Thursday, November 19, 2015

"Eliminating Requirements" Study - Reduce Incurred Cost Backlog

This is the fourth of our five part series covering the results of a joint study conducted by DoD and the Institute of Defense Analysis (IDA). Each part examines one of the five recommendations put forth by the panel impacting contract audit and contract management. Previously, we covered Reducing the Time for Record Retention, Eliminating Duplicative Effort in Reviewing Forward Pricing Rates, and Eliminating Contract Closeout Backlogs. Today we will be covering a recommendation to reduce DCAA's (Defense Contract Audit Agency's) incurred cost backlog.

There is not doubt that contractors are financially impacted by Government delays in meeting their contractual obligations. However, it is difficult to quantify the cost of delays, disruptions, and other encumbrances. The responses received from participating contractors did not include quantitative costs associated with specific inefficiencies associated with DCAA auditing or DCMA contract management. Therefore, the study group could not perform a cost-benefit analysis of recommended changes. Instead the study identified what it felt to be the most promising recommendations based on a subjective assessment of their merit.
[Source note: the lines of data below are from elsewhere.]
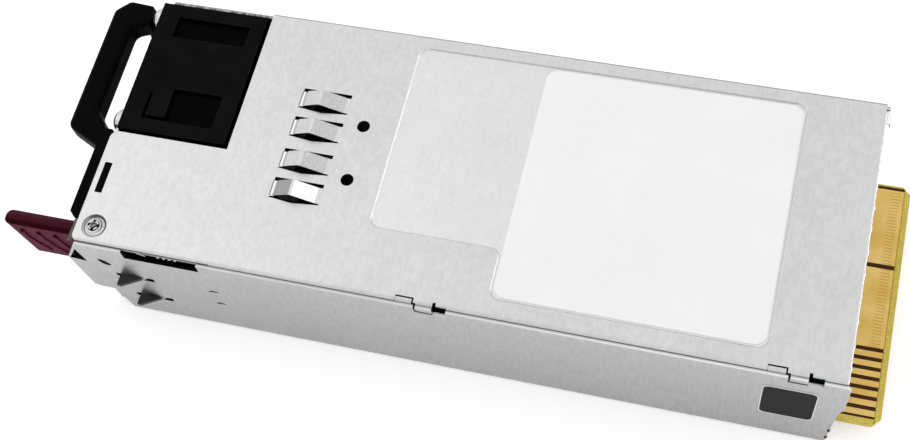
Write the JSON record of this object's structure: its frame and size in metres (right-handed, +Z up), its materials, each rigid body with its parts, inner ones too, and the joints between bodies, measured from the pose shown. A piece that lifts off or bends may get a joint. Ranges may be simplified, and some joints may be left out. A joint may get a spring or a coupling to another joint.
{
  "type": "server power supply",
  "caption": "Slim hot swap power supply in a sheet steel case, with a loop handle in front of its fan, a maroon release lever, a mains inlet and a gold board edge at the rear",
  "frame": {"origin": "middle of the case's underside", "axes": "+X from the handle to the board edge, +Y from the latch side to the far side, +Z up"},
  "size_m": [0.2201, 0.0764, 0.0414],
  "materials": {
    "steel": "galvanised satin",
    "fan_black": "fine texture",
    "handle_black": "fine texture",
    "inlet_black": "satin",
    "maroon": "satin",
    "screw_steel": "nickel plated",
    "rubber": "foam",
    "board_green": "solder mask",
    "gold": "gold plated",
    "copper": "enamelled or bare copper",
    "ferrite": "dull",
    "sink_aluminium": "extruded",
    "can_sleeve": "shrunk sleeve",
    "grey_box": "moulded",
    "blue_disc": "dipped",
    "clear_plastic": "polished",
    "film": "film",
    "label_white": "matte",
    "label_dark": "matte",
    "wire_insulation": "satin"
  },
  "bodies": {
    "case": {"chassis_tray": "steel", "top_cover": "steel", "cover_screw": "screw_steel", "front_plate": "steel", "rear_vent_plate": "steel", "handle": "handle_black", "ac_inlet": "inlet_black", "inlet_pins": "screw_steel", "inlet_leads": "wire_insulation", "latch_pin": "screw_steel", "fan_gasket": "rubber", "fan_frame": "fan_black", "fan_bearings": "screw_steel", "fan_stator": "copper", "fan_screws": "screw_steel", "fan_plug": "film", "fan_wires": "wire_insulation", "main_board": "board_green", "power_contacts": "gold", "signal_contacts": "gold", "insulating_sheet": "film", "board_standoffs": "screw_steel", "board_screws": "screw_steel", "light_pipe": "clear_plastic", "status_light": "film", "fuse": "grey_box", "relay": "grey_box", "x_capacitors": "grey_box", "y_capacitors": "blue_disc", "filter_choke_cores": "ferrite", "filter_choke_windings": "copper", "boost_choke_core": "ferrite", "boost_choke_winding": "copper", "primary_heat_sink": "sink_aluminium", "secondary_heat_sink": "sink_aluminium", "power_transistors": "inlet_black", "bridge_rectifier": "inlet_black", "bulk_capacitors": "can_sleeve", "transformer_core": "ferrite", "transformer_winding": "film", "standby_core": "ferrite", "standby_winding": "film", "output_capacitors": "can_sleeve", "output_bars": "copper", "control_board": "board_green", "control_chips": "inlet_black", "top_label": "label_white", "side_label": "label_dark"},
    "lever": {"release_lever": "maroon", "latch_plate": "steel", "latch_rivets": "screw_steel", "latch_spring": "screw_steel"},
    "rotor": {"fan_rotor": "fan_black", "fan_shaft": "screw_steel"}
  },
  "joints": [
    {"name": "lever_hinge", "type": "hinge", "parent": "case", "child": "lever", "pos_m": [-0.0605, -0.03275, 0.018], "axis": [0, 0, -1], "range_deg": [0, 7.2], "stiffness_Nm_per_rad": 0.06, "springref_deg": -20.05},
    {"name": "fan_spin", "type": "hinge", "parent": "case", "child": "rotor", "pos_m": [-0.0826, 0.01625, 0.0195], "axis": [1, 0, 0], "continuous": true}
  ]
}
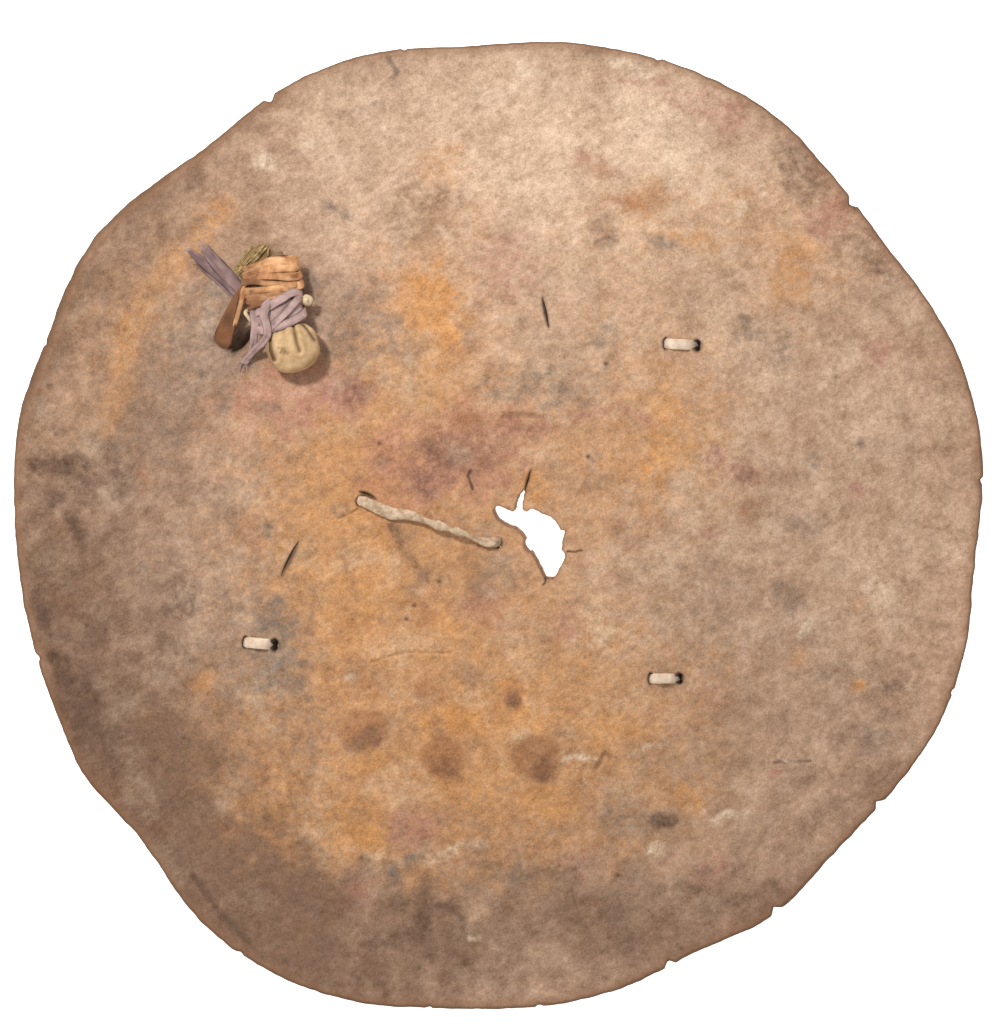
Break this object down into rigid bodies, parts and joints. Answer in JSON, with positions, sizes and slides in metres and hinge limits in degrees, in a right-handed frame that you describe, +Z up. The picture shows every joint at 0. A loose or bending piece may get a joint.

Study participants asserted that given DCAA's limited resources that are being deployed to cover a wide breadth of areas, there have been many starts and stops in audits. The result has been for audits to be cancelled at various stages after the company and DCAA have invested resources to start the reviews. The consensus among participants was limit DCAA audits to incurred costs and audits ob business systems.

DCAA, of course, did not agree with this recommendation. The Agency noted that its resources are focused on risks to the Department and the taxpayer. DCAA uses its entire portfolio of audits (incurred cost, forward pricing, business, systems, truth in negotiation, cost accounting standards, etc.) to focus resources on what it believes to be the highest risk audits. DCAA also noted that it has significantly reduced its incurred cost audit backlog. From fiscal year 2012 to mid fiscal year 2015, DCAA has reduced its backlog by nearly one-half.

While acknowledging DCAA's recent progress in reducing incurred cost audit backlog, the study group recommended that DCAA continue to analyze and assess progress of on-going Agency efforts to decrease backlogs of incurred costs and report on its efforts to both the Government and industry. DCAA agreed to continue to look for ways to reduce the backlog more quickly.